**Given instruction:** Repeat each line exactly as it is written.

>> Begin

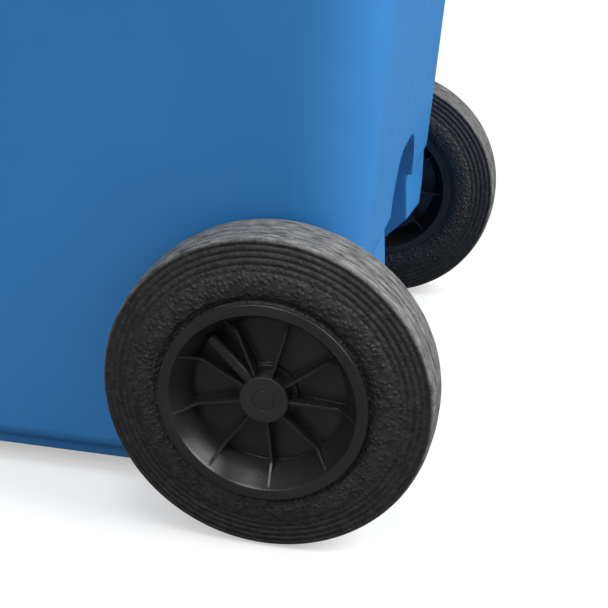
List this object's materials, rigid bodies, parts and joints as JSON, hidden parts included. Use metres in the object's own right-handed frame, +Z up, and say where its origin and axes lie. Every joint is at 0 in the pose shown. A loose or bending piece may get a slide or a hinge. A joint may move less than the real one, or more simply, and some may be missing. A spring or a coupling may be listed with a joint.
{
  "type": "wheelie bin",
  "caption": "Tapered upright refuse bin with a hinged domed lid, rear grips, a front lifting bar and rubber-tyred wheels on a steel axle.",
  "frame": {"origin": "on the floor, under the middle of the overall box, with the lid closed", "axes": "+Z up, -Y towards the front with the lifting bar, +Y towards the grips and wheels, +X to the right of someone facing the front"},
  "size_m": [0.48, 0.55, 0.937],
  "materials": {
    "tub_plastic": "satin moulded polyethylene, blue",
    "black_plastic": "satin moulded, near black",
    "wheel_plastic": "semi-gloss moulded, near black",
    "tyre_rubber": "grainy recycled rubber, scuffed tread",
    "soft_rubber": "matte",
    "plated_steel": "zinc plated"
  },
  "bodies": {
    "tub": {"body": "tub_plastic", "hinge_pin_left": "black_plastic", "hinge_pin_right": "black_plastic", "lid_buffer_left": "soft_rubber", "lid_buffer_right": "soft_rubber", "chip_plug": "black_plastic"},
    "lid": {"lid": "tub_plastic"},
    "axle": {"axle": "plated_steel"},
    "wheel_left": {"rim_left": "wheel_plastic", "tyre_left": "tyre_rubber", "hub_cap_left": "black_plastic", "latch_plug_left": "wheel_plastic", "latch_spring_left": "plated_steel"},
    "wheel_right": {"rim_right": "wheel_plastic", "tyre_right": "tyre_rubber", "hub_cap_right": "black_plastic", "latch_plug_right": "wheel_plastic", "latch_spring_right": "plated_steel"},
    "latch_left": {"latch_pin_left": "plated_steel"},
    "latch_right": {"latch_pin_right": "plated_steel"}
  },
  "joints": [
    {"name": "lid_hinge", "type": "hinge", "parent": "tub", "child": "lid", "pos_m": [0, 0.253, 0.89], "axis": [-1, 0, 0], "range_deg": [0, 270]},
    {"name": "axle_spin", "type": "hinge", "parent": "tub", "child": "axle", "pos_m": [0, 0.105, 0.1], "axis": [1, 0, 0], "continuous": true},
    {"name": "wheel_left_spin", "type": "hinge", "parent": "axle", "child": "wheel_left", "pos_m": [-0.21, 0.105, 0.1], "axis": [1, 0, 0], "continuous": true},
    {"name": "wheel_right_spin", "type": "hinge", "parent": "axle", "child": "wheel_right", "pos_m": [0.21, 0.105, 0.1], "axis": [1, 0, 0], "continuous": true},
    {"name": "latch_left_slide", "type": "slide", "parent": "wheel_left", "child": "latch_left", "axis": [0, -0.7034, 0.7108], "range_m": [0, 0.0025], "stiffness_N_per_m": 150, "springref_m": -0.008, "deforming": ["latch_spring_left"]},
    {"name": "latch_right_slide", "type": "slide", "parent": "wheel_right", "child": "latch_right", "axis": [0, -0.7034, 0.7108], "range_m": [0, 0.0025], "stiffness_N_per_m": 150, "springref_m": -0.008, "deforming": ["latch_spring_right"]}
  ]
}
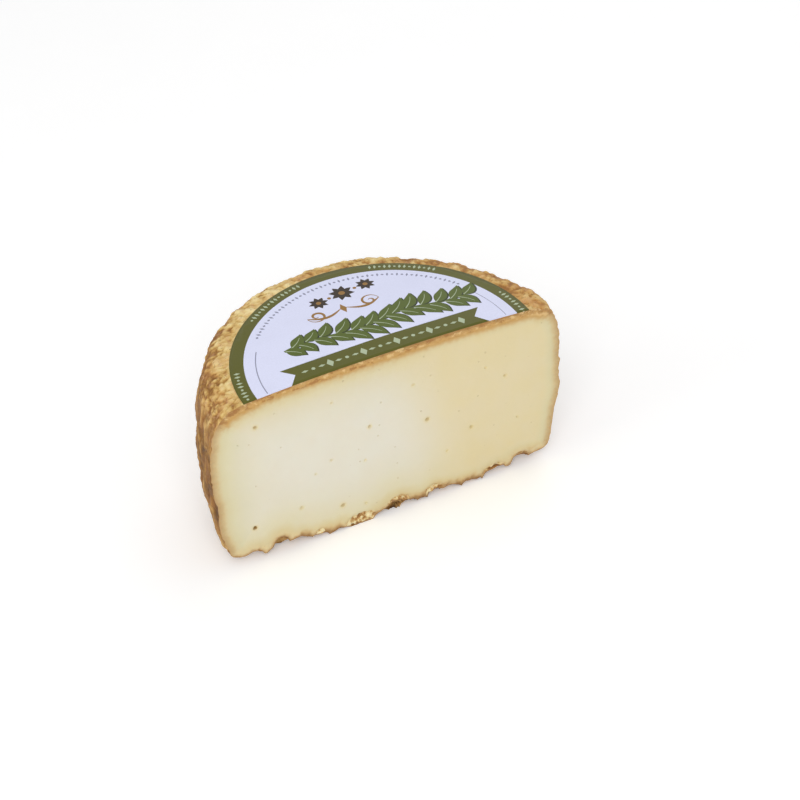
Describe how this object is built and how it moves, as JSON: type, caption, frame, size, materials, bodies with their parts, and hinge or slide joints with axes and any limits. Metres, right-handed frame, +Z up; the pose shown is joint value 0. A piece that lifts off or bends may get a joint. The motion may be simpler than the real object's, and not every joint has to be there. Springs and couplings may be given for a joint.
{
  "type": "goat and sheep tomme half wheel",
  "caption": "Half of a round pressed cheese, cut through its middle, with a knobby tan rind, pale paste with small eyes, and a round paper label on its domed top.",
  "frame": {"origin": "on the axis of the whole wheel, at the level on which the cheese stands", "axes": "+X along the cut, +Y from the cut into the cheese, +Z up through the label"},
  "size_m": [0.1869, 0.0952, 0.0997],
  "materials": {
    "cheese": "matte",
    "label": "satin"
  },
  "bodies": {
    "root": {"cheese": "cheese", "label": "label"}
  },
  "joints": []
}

>> End

**Exercise answer:**
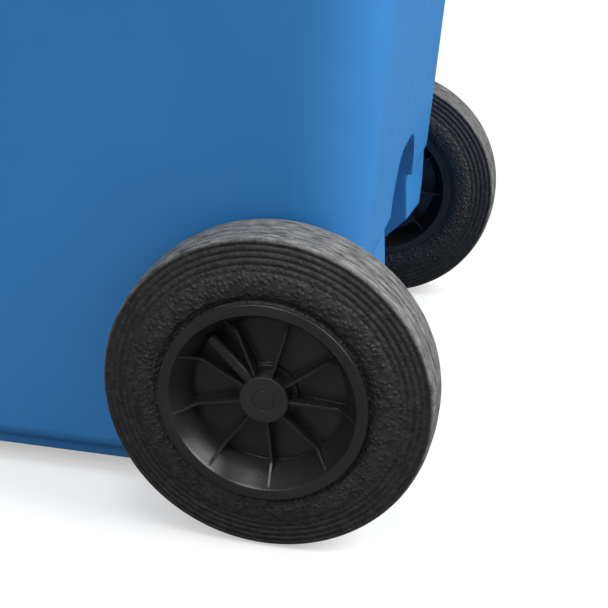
List this object's materials, rigid bodies, parts and joints as JSON, hidden parts included. Use metres in the object's own right-handed frame, +Z up, and say where its origin and axes lie. Every joint is at 0 in the pose shown. A loose or bending piece may get a slide or a hinge. A joint may move less than the real one, or more simply, and some may be missing. A spring or a coupling may be listed with a joint.
{
  "type": "wheelie bin",
  "caption": "Tapered upright refuse bin with a hinged domed lid, rear grips, a front lifting bar and rubber-tyred wheels on a steel axle.",
  "frame": {"origin": "on the floor, under the middle of the overall box, with the lid closed", "axes": "+Z up, -Y towards the front with the lifting bar, +Y towards the grips and wheels, +X to the right of someone facing the front"},
  "size_m": [0.48, 0.55, 0.937],
  "materials": {
    "tub_plastic": "satin moulded polyethylene, blue",
    "black_plastic": "satin moulded, near black",
    "wheel_plastic": "semi-gloss moulded, near black",
    "tyre_rubber": "grainy recycled rubber, scuffed tread",
    "soft_rubber": "matte",
    "plated_steel": "zinc plated"
  },
  "bodies": {
    "tub": {"body": "tub_plastic", "hinge_pin_left": "black_plastic", "hinge_pin_right": "black_plastic", "lid_buffer_left": "soft_rubber", "lid_buffer_right": "soft_rubber", "chip_plug": "black_plastic"},
    "lid": {"lid": "tub_plastic"},
    "axle": {"axle": "plated_steel"},
    "wheel_left": {"rim_left": "wheel_plastic", "tyre_left": "tyre_rubber", "hub_cap_left": "black_plastic", "latch_plug_left": "wheel_plastic", "latch_spring_left": "plated_steel"},
    "wheel_right": {"rim_right": "wheel_plastic", "tyre_right": "tyre_rubber", "hub_cap_right": "black_plastic", "latch_plug_right": "wheel_plastic", "latch_spring_right": "plated_steel"},
    "latch_left": {"latch_pin_left": "plated_steel"},
    "latch_right": {"latch_pin_right": "plated_steel"}
  },
  "joints": [
    {"name": "lid_hinge", "type": "hinge", "parent": "tub", "child": "lid", "pos_m": [0, 0.253, 0.89], "axis": [-1, 0, 0], "range_deg": [0, 270]},
    {"name": "axle_spin", "type": "hinge", "parent": "tub", "child": "axle", "pos_m": [0, 0.105, 0.1], "axis": [1, 0, 0], "continuous": true},
    {"name": "wheel_left_spin", "type": "hinge", "parent": "axle", "child": "wheel_left", "pos_m": [-0.21, 0.105, 0.1], "axis": [1, 0, 0], "continuous": true},
    {"name": "wheel_right_spin", "type": "hinge", "parent": "axle", "child": "wheel_right", "pos_m": [0.21, 0.105, 0.1], "axis": [1, 0, 0], "continuous": true},
    {"name": "latch_left_slide", "type": "slide", "parent": "wheel_left", "child": "latch_left", "axis": [0, -0.7034, 0.7108], "range_m": [0, 0.0025], "stiffness_N_per_m": 150, "springref_m": -0.008, "deforming": ["latch_spring_left"]},
    {"name": "latch_right_slide", "type": "slide", "parent": "wheel_right", "child": "latch_right", "axis": [0, -0.7034, 0.7108], "range_m": [0, 0.0025], "stiffness_N_per_m": 150, "springref_m": -0.008, "deforming": ["latch_spring_right"]}
  ]
}
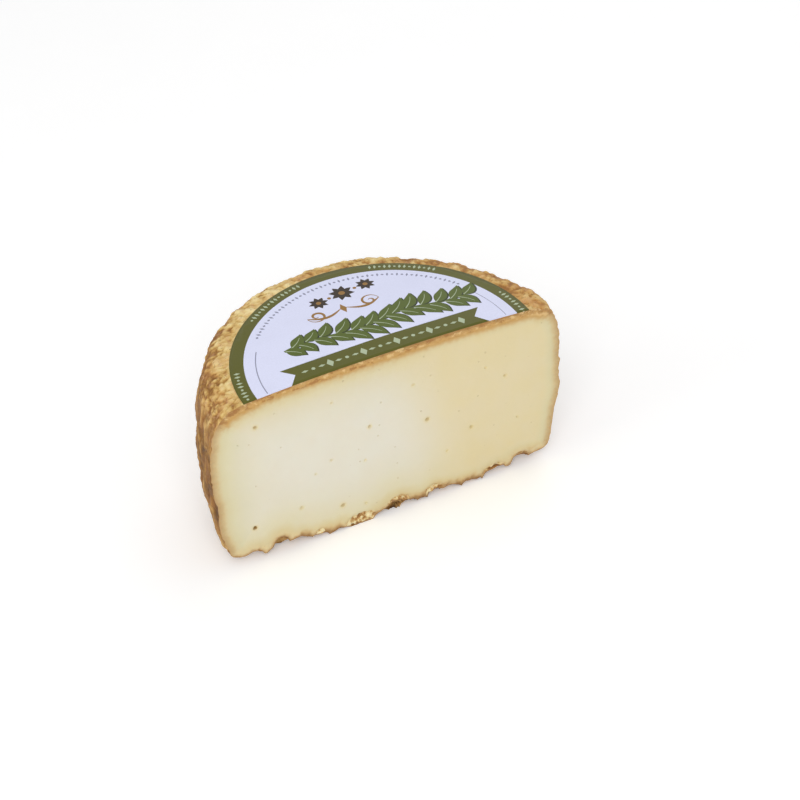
Describe how this object is built and how it moves, as JSON: type, caption, frame, size, materials, bodies with their parts, and hinge or slide joints with axes and any limits. Metres, right-handed frame, +Z up; the pose shown is joint value 0. A piece that lifts off or bends may get a joint. The motion may be simpler than the real object's, and not every joint has to be there. Springs and couplings may be given for a joint.
{
  "type": "goat and sheep tomme half wheel",
  "caption": "Half of a round pressed cheese, cut through its middle, with a knobby tan rind, pale paste with small eyes, and a round paper label on its domed top.",
  "frame": {"origin": "on the axis of the whole wheel, at the level on which the cheese stands", "axes": "+X along the cut, +Y from the cut into the cheese, +Z up through the label"},
  "size_m": [0.1869, 0.0952, 0.0997],
  "materials": {
    "cheese": "matte",
    "label": "satin"
  },
  "bodies": {
    "root": {"cheese": "cheese", "label": "label"}
  },
  "joints": []
}